Sampling: Observing Enough to Understand
High-throughput systems cannot always record every trace. Sampling reduces volume while preserving meaning.
SpanForge samples at the trace level. Either all spans within a trace are recorded, or none are. This avoids partial traces, which are difficult to interpret.
Consider a system processing 10,000 requests per second. With a 10% sampling rate, approximately 1,000 complete traces are recorded per second. If each trace contains 1,000 spans, throughput drops from 10 million spans per second to 1 million—an order-of-magnitude reduction.
Sampling strategies can be adapted. Development environments may record everything. Production systems may sample probabilistically. Critical events, such as guardrail failures, can override sampling to ensure they are always captured.
In the contract example, a hallucination detected by the guardrail is preserved regardless of the base sampling rate.

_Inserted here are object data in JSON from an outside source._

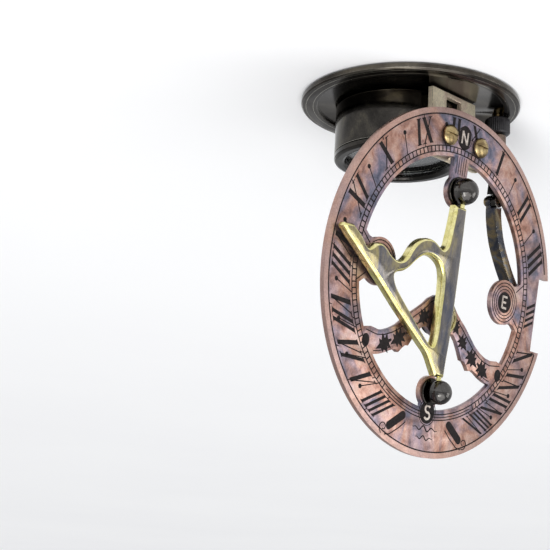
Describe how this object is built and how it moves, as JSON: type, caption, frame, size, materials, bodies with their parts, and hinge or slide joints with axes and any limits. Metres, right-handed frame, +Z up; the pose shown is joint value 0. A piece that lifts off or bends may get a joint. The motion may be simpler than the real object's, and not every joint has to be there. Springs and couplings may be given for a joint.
{
  "type": "folding sundial compass",
  "caption": "Pocket inclining sundial: an openwork hour ring hinged over a round compass base, with a folding gnomon and a curved latitude arc.",
  "frame": {"origin": "centre of the base plate's underside", "axes": "+Z up from the table through the compass; +X toward the east side of the hour ring (IX/III line); +Y from the compass toward the ring's hinge"},
  "size_m": [0.083, 0.055, 0.0902],
  "materials": {
    "gunmetal": "blackened and polished, worn to olive gold at the edges",
    "pale_brass": "satin, slightly pink",
    "yellow_brass": "turned and polished",
    "gnomon_brass": "polished, grey-blue tarnish in the flats",
    "ring_bronze": "copper-brown heat patina with lilac and blue-grey bloom",
    "arc_steel": "satin",
    "black": "black, semi-gloss",
    "needle_steel": "polished",
    "card": "printed paper",
    "glass": "clear"
  },
  "bodies": {
    "base": {"base_plate": "gunmetal", "compass_drum": "gunmetal", "bezel_ring": "gunmetal", "compass_glass": "glass", "compass_card": "card", "pivot_pin": "yellow_brass", "hinge_bracket": "pale_brass", "bracket_screw_west": "yellow_brass", "bracket_screw_east": "yellow_brass", "hinge_pin": "yellow_brass", "knob_stud": "yellow_brass", "stud_collar": "gunmetal"},
    "needle": {"compass_needle": "needle_steel", "needle_cap": "yellow_brass"},
    "knob": {"clamp_knob": "black"},
    "ring": {"hour_ring": "ring_bronze", "ring_screw_west": "yellow_brass", "ring_screw_east": "yellow_brass", "hinge_leaf": "pale_brass", "centre_boss": "gunmetal", "hub_boss": "yellow_brass", "post_north": "gunmetal", "post_south": "gunmetal", "collar_north": "gunmetal", "collar_south": "gunmetal", "arc_link": "gunmetal", "link_screw": "yellow_brass", "arc_pivot_screw": "yellow_brass"},
    "arc": {"latitude_arc": "arc_steel"},
    "gnomon": {"gnomon": "gnomon_brass"}
  },
  "joints": [
    {"name": "ring_hinge", "type": "hinge", "parent": "base", "child": "ring", "pos_m": [0, 0.01394, 0.01755], "axis": [1, 0, 0], "range_deg": [-8.3, 81.7]},
    {"name": "gnomon_fold", "type": "hinge", "parent": "ring", "child": "gnomon", "pos_m": [0, 0.01451, 0.04896], "axis": [0, 0.1444, -0.9895], "range_deg": [0, 90]},
    {"name": "arc_swing", "type": "hinge", "parent": "ring", "child": "arc", "pos_m": [0.0183, 0.01283, 0.02375], "axis": [0, 0.9895, 0.1444], "range_deg": [0, 60]},
    {"name": "knob_turn", "type": "hinge", "parent": "base", "child": "knob", "pos_m": [0.018, 0.014, 0.0043], "axis": [0, 0, 1], "range_deg": [-180, 180]},
    {"name": "needle_spin", "type": "hinge", "parent": "base", "child": "needle", "pos_m": [0, -0.0036, 0.0093], "axis": [0, 0, 1], "continuous": true}
  ]
}
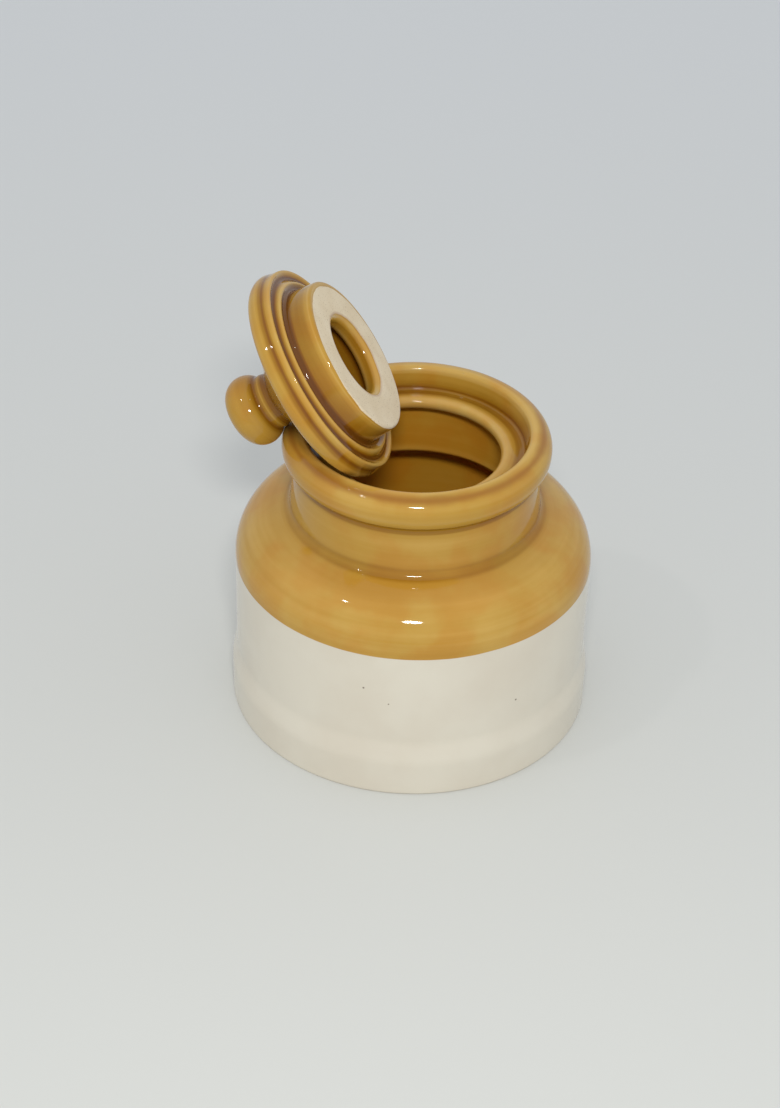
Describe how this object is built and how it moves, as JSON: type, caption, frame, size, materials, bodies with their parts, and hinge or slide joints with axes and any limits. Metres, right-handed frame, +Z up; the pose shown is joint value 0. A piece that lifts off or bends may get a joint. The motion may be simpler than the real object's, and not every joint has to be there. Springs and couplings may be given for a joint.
{
  "type": "water seal pickle jar",
  "caption": "Small stoneware pickle jar, honey glaze over cream, with a water gutter round its mouth and its hollow knobbed lid leaning in the open rim.",
  "frame": {"origin": "middle of the flat base, on the surface the jar stands on", "axes": "+Z up along the jar's axis; the lid leans down towards -X with its hollow underside facing +X and up"},
  "size_m": [0.1406, 0.1392, 0.1764],
  "materials": {
    "cream_glaze": "gloss",
    "honey_glaze": "gloss"
  },
  "bodies": {
    "jar": {"jar_body": "cream_glaze", "jar_shoulder": "honey_glaze", "jar_rim": "honey_glaze"},
    "lid": {"lid_cover": "honey_glaze", "lid_knob": "honey_glaze"}
  },
  "joints": [
    {"name": "lid_lift", "type": "slide", "parent": "jar", "child": "lid", "axis": [0, 0, 1], "range_m": [0, 0.12]}
  ]
}
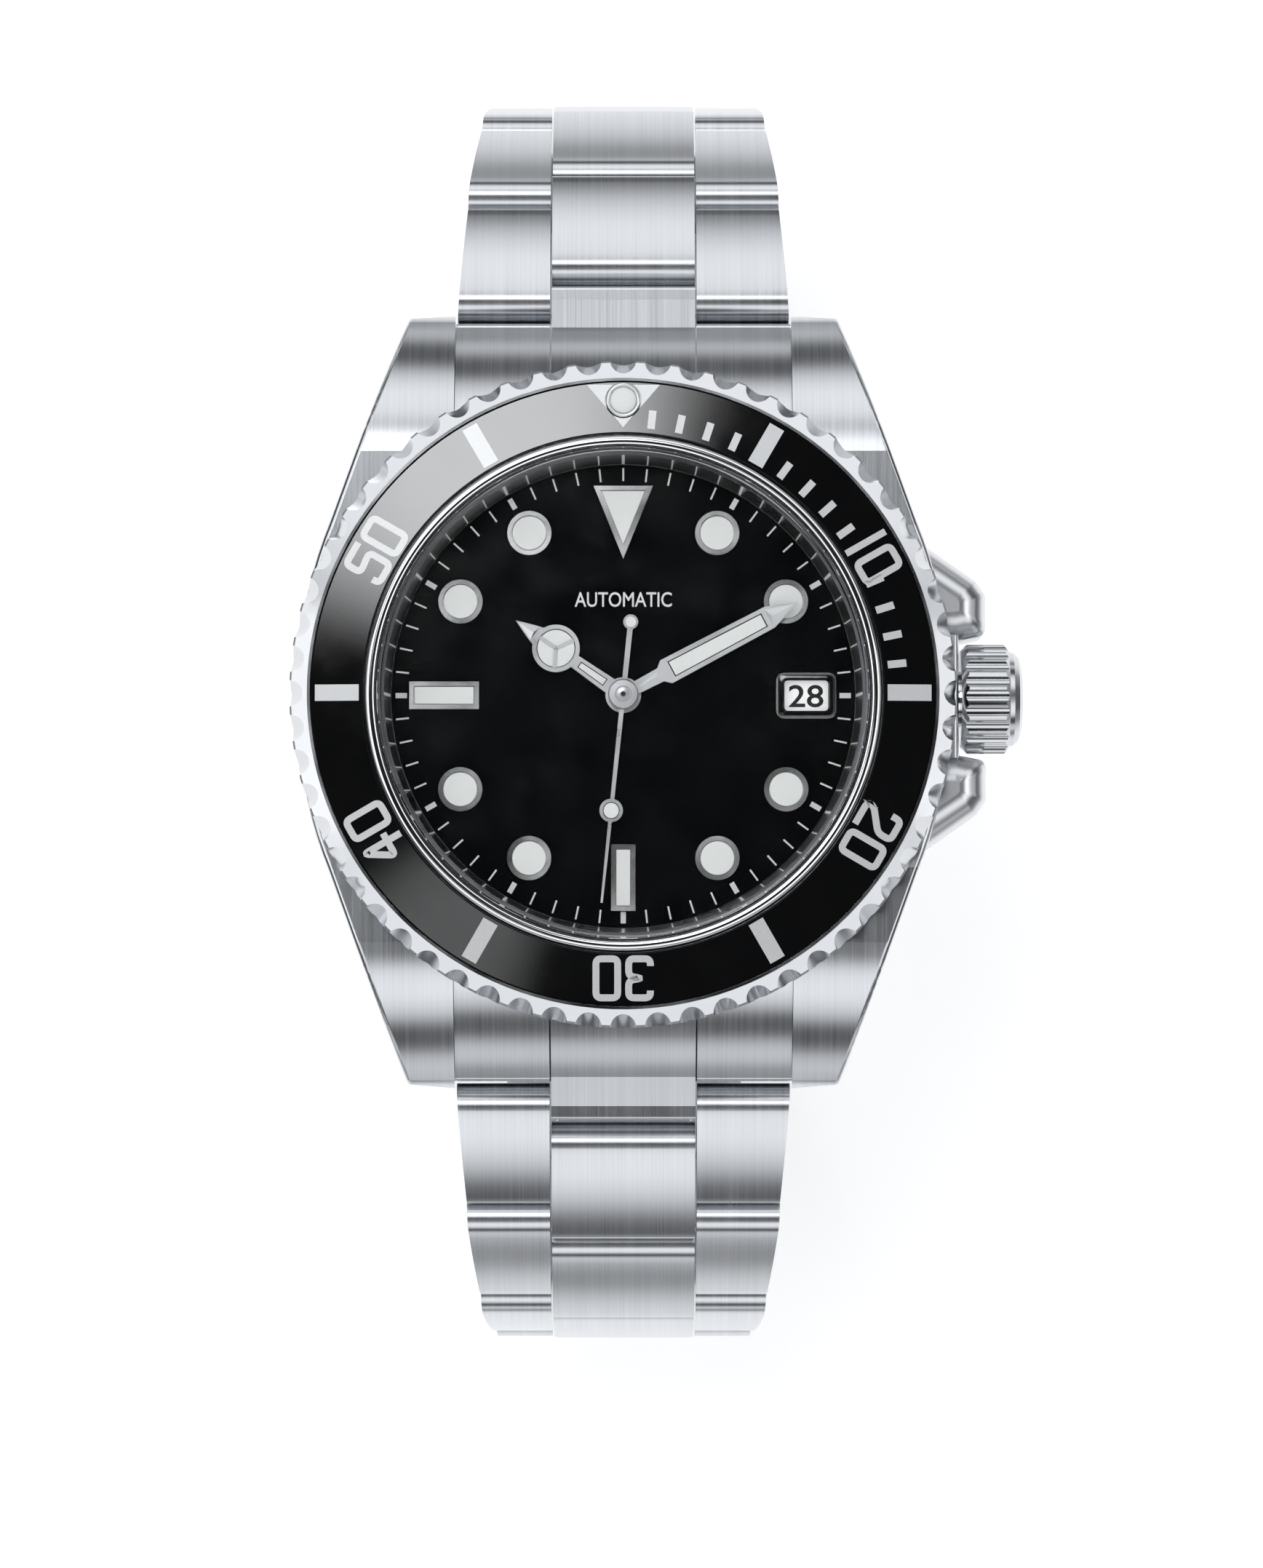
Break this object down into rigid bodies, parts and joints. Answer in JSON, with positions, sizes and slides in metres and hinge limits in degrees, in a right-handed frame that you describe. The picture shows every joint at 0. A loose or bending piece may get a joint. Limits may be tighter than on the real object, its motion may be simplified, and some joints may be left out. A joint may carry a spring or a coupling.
{
  "type": "wristwatch",
  "caption": "Automatic dive wristwatch: round steel case, turning black bezel, screw-down crown, black dial with hands and date, and a steel link bracelet with a folding clasp.",
  "frame": {"origin": "centre of the case back's outer flat face", "axes": "+Z out of the dial, +Y to 12 o'clock, +X to 3 o'clock and the crown"},
  "size_m": [0.0453, 0.0808, 0.0517],
  "materials": {
    "brushed_steel": "satin brushed stainless steel",
    "polished_steel": "polished stainless steel",
    "black_ceramic": "glossy black ceramic",
    "sapphire": "clear sapphire crystal",
    "gasket_rubber": "black rubber",
    "gloss_black_dial": "gloss black lacquer",
    "dark_reflector": "dark polished ring",
    "luminous": "luminous paint",
    "white_print": "white printed ring",
    "gilt_brass": "gilt brass",
    "plated_plate": "rhodium-plated plate",
    "blued_spring": "blued spring steel",
    "ruby": "synthetic ruby",
    "holder_plastic": "moulded spacer"
  },
  "bodies": {
    "case": {"case_middle": "brushed_steel", "case_back": "brushed_steel", "case_gaskets": "gasket_rubber", "crystal": "sapphire", "rehaut_ring": "dark_reflector", "crown_tube": "polished_steel", "bezel_spring": "polished_steel", "dial": "gloss_black_dial", "applied_indices": "polished_steel", "mainplate": "plated_plate", "train_bridge": "plated_plate", "balance_bridge": "plated_plate", "hairspring": "blued_spring", "bridge_screws": "polished_steel", "jewels": "ruby", "rotor_bearing": "polished_steel", "movement_holder": "holder_plastic", "barrel_arbor": "polished_steel", "end_link_12": "brushed_steel", "end_link_6": "brushed_steel", "lug_spring_bars": "polished_steel"},
    "bezel": {"bezel_ring": "polished_steel", "bezel_insert": "black_ceramic", "bezel_pearl": "luminous"},
    "crown_sleeve": {"crown_gasket": "gasket_rubber"},
    "crown": {"crown": "polished_steel", "winding_stem": "polished_steel"},
    "rotor": {"rotor": "plated_plate"},
    "seconds": {"fourth_wheel": "gilt_brass", "seconds_hand": "polished_steel"},
    "minutes": {"centre_wheel": "gilt_brass", "cannon_pinion": "gilt_brass", "minute_hand": "polished_steel"},
    "hours": {"hour_wheel": "gilt_brass", "hour_hand": "polished_steel"},
    "third_wheel": {"third_wheel": "gilt_brass"},
    "escape_wheel": {"escape_wheel": "gilt_brass"},
    "barrel": {"mainspring_barrel": "gilt_brass"},
    "minute_wheel": {"minute_wheel": "gilt_brass"},
    "date_ring": {"date_ring": "white_print"},
    "pallet_fork": {"pallet_fork": "polished_steel"},
    "balance": {"balance_wheel": "polished_steel"},
    "link_12_1": {"link_12_1": "brushed_steel"},
    "link_12_2": {"link_12_2": "brushed_steel"},
    "link_12_3": {"link_12_3": "brushed_steel"},
    "link_12_4": {"link_12_4": "brushed_steel"},
    "link_12_5": {"link_12_5": "brushed_steel"},
    "link_12_6": {"link_12_6": "brushed_steel"},
    "link_12_7": {"link_12_7": "brushed_steel"},
    "link_6_1": {"link_6_1": "brushed_steel"},
    "link_6_2": {"link_6_2": "brushed_steel"},
    "link_6_3": {"link_6_3": "brushed_steel"},
    "link_6_4": {"link_6_4": "brushed_steel"},
    "link_6_5": {"link_6_5": "brushed_steel"},
    "link_6_6": {"link_6_6": "brushed_steel"},
    "link_6_7": {"link_6_7": "brushed_steel"},
    "clasp_inner_blade": {"clasp_inner_blade": "brushed_steel"},
    "clasp_outer_blade": {"clasp_outer_blade": "brushed_steel"},
    "clasp_cover": {"clasp_cover": "brushed_steel"},
    "safety_catch": {"safety_catch": "brushed_steel"}
  },
  "joints": [
    {"name": "bezel_turn", "type": "hinge", "parent": "case", "child": "bezel", "pos_m": [0, 0, 0.01], "axis": [0, 0, 1], "continuous": true},
    {"name": "crown_pull", "type": "slide", "parent": "case", "child": "crown_sleeve", "axis": [1, 0, 0], "range_m": [0, 0.0016]},
    {"name": "crown_turn", "type": "hinge", "parent": "crown_sleeve", "child": "crown", "pos_m": [0.023, 0, 0.0056], "axis": [1, 0, 0], "continuous": true},
    {"name": "rotor_turn", "type": "hinge", "parent": "case", "child": "rotor", "pos_m": [0, 0, 0.002], "axis": [0, 0, 1], "continuous": true},
    {"name": "seconds_turn", "type": "hinge", "parent": "case", "child": "seconds", "pos_m": [0, 0, 0.005], "axis": [0, 0, 1], "continuous": true},
    {"name": "minutes_turn", "type": "hinge", "parent": "case", "child": "minutes", "pos_m": [0, 0, 0.005], "axis": [0, 0, 1], "continuous": true},
    {"name": "hours_turn", "type": "hinge", "parent": "case", "child": "hours", "pos_m": [0, 0, 0.008], "axis": [0, 0, 1], "continuous": true},
    {"name": "minute_wheel_turn", "type": "hinge", "parent": "case", "child": "minute_wheel", "pos_m": [0.00208, 0.0012, 0.0076], "axis": [0, 0, 1], "continuous": true},
    {"name": "third_wheel_turn", "type": "hinge", "parent": "case", "child": "third_wheel", "pos_m": [-0.00258, -0.00369, 0.004], "axis": [0, 0, 1], "continuous": true},
    {"name": "escape_wheel_turn", "type": "hinge", "parent": "case", "child": "escape_wheel", "pos_m": [0.00374, -0.001, 0.004], "axis": [0, 0, 1], "continuous": true},
    {"name": "barrel_turn", "type": "hinge", "parent": "case", "child": "barrel", "pos_m": [-0.00102, 0.00579, 0.004], "axis": [0, 0, 1], "continuous": true},
    {"name": "date_turn", "type": "hinge", "parent": "case", "child": "date_ring", "pos_m": [0, 0, 0.008], "axis": [0, 0, 1], "continuous": true},
    {"name": "pallet_swing", "type": "hinge", "parent": "case", "child": "pallet_fork", "pos_m": [0.00457, -0.00336, 0.0041], "axis": [0, 0, 1], "range_deg": [-5, 5]},
    {"name": "balance_swing", "type": "hinge", "parent": "case", "child": "balance", "pos_m": [0.00555, -0.00617, 0.0036], "axis": [0, 0, 1], "range_deg": [-270, 270]},
    {"name": "link_12_1_bend", "type": "hinge", "parent": "case", "child": "link_12_1", "pos_m": [0, 0.0253, 0.0023], "axis": [1, 0, 0], "range_deg": [0, 25]},
    {"name": "link_12_2_bend", "type": "hinge", "parent": "link_12_1", "child": "link_12_2", "pos_m": [0, 0.03235, -0.00055], "axis": [1, 0, 0], "range_deg": [0, 31]},
    {"name": "link_12_3_bend", "type": "hinge", "parent": "link_12_2", "child": "link_12_3", "pos_m": [0, 0.03723, -0.00637], "axis": [1, 0, 0], "range_deg": [0, 31]},
    {"name": "link_12_4_bend", "type": "hinge", "parent": "link_12_3", "child": "link_12_4", "pos_m": [0, 0.03881, -0.0138], "axis": [1, 0, 0], "range_deg": [0, 23]},
    {"name": "link_12_5_bend", "type": "hinge", "parent": "link_12_4", "child": "link_12_5", "pos_m": [0, 0.03775, -0.02133], "axis": [1, 0, 0], "range_deg": [0, 23]},
    {"name": "link_12_6_bend", "type": "hinge", "parent": "link_12_5", "child": "link_12_6", "pos_m": [0, 0.03419, -0.02804], "axis": [1, 0, 0], "range_deg": [0, 23]},
    {"name": "link_12_7_bend", "type": "hinge", "parent": "link_12_6", "child": "link_12_7", "pos_m": [0, 0.02854, -0.03313], "axis": [1, 0, 0], "range_deg": [0, 23]},
    {"name": "link_6_1_bend", "type": "hinge", "parent": "case", "child": "link_6_1", "pos_m": [0, -0.0253, 0.0023], "axis": [-1, 0, 0], "range_deg": [0, 25]},
    {"name": "link_6_2_bend", "type": "hinge", "parent": "link_6_1", "child": "link_6_2", "pos_m": [0, -0.03235, -0.00055], "axis": [-1, 0, 0], "range_deg": [0, 31]},
    {"name": "link_6_3_bend", "type": "hinge", "parent": "link_6_2", "child": "link_6_3", "pos_m": [0, -0.03723, -0.00637], "axis": [-1, 0, 0], "range_deg": [0, 31]},
    {"name": "link_6_4_bend", "type": "hinge", "parent": "link_6_3", "child": "link_6_4", "pos_m": [0, -0.03881, -0.0138], "axis": [-1, 0, 0], "range_deg": [0, 23]},
    {"name": "link_6_5_bend", "type": "hinge", "parent": "link_6_4", "child": "link_6_5", "pos_m": [0, -0.03775, -0.02133], "axis": [-1, 0, 0], "range_deg": [0, 23]},
    {"name": "link_6_6_bend", "type": "hinge", "parent": "link_6_5", "child": "link_6_6", "pos_m": [0, -0.03419, -0.02804], "axis": [-1, 0, 0], "range_deg": [0, 23]},
    {"name": "link_6_7_bend", "type": "hinge", "parent": "link_6_6", "child": "link_6_7", "pos_m": [0, -0.02854, -0.03313], "axis": [-1, 0, 0], "range_deg": [0, 23]},
    {"name": "clasp_bend", "type": "hinge", "parent": "link_6_7", "child": "clasp_inner_blade", "pos_m": [0, -0.02149, -0.03597], "axis": [-1, 0, 0], "range_deg": [0, 25]},
    {"name": "clasp_unfold", "type": "hinge", "parent": "clasp_inner_blade", "child": "clasp_outer_blade", "pos_m": [0, 0.015, -0.03642], "axis": [1, 0, 0], "range_deg": [0, 110]},
    {"name": "cover_lift", "type": "hinge", "parent": "clasp_outer_blade", "child": "clasp_cover", "pos_m": [0, -0.0175, -0.03702], "axis": [-1, 0, 0], "range_deg": [0, 110]},
    {"name": "catch_flip", "type": "hinge", "parent": "clasp_cover", "child": "safety_catch", "pos_m": [0, 0.0129, -0.03876], "axis": [-1, 0, 0], "range_deg": [0, 100]}
  ],
  "couplings": [
    {"joint": "minutes_turn", "follows": "seconds_turn", "ratio": 0.016667},
    {"joint": "hours_turn", "follows": "seconds_turn", "ratio": 0.0013889},
    {"joint": "minute_wheel_turn", "follows": "seconds_turn", "ratio": -0.0055556},
    {"joint": "third_wheel_turn", "follows": "seconds_turn", "ratio": -0.13333},
    {"joint": "escape_wheel_turn", "follows": "seconds_turn", "ratio": -12},
    {"joint": "barrel_turn", "follows": "seconds_turn", "ratio": -0.0027778},
    {"joint": "cover_lift", "follows": "clasp_unfold", "ratio": 1}
  ]
}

The objective is to capture what matters, not everything.
From Data to Explanation
At this point, the system is complete.
A request produces a trace. The trace consists of spans. Each span becomes an event envelope. Envelopes are ordered, buffered, and exported. Sampling controls volume while preserving integrity.
When a failure occurs, the system can reconstruct the full sequence of events. It can show what was retrieved, how the prompt was constructed, what the model produced, and why the guardrail flagged it.
SpanForge does not simply record that something happened. It records enough to explain why.
In systems where correctness cannot be assumed, the ability to explain behavior is not an enhancement.
It is the system itself.